ABSTRACT

Clear Lake (Figure 121.1) and its watershed in Northern California constitute a serene and beautiful environment that has been used extensively by inhabitants of the surrounding basin for millennia. It has one of the oldest documented North American “early man” sites, with paleo-indian occupation of the Clear Lake Basin about 10,000 years before present (ybp) at Borax Lake, immediately adjacent to Clear Lake (Heizer, 1963). Native American settlement was relatively dense during European contact in the early 1800s, with about 3000 people scattered among 30 or so villages within the basin (Baumhoff, 1963).
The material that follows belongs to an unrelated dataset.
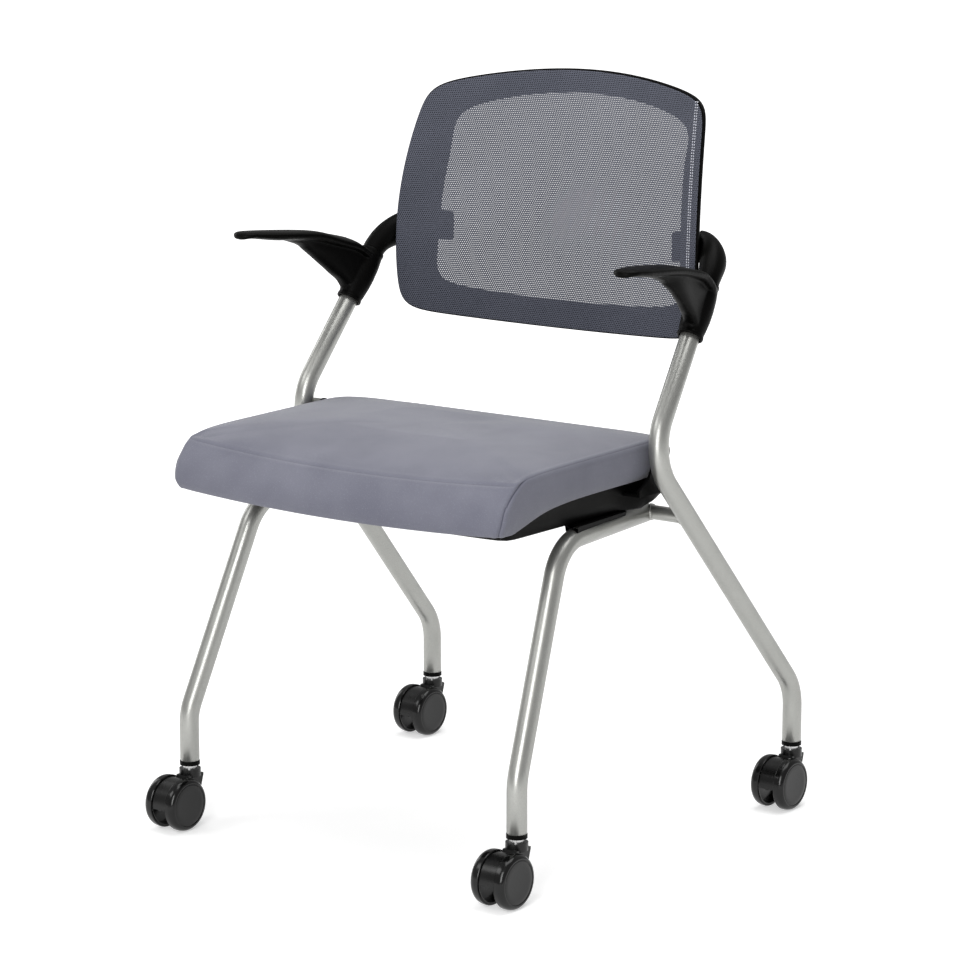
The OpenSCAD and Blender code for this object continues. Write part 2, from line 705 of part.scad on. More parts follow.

These people utilized the lake’s abundant fish, as well as tens of thousands of waterfowl and runs of native fishes in adjacent streams (Simoons, 1952) to supplement their staple acorn diet. Variously named Lupiyoma, Hok-has-ha, or Ka-ba-tin by early Native Americans (Mauldin, 1960); Big Waters by some of the early European pioneers in the 1820s; Laguna for a short time by Spanish Californians in the 1830s; and finally, Clear Lake in the 1840s, this lake has had a long and fascinating history. European or American trappers first started visiting the lake seasonally in 1833, but more permanent agricultural settlers did not arrive until the 1850s (Simoons, 1952).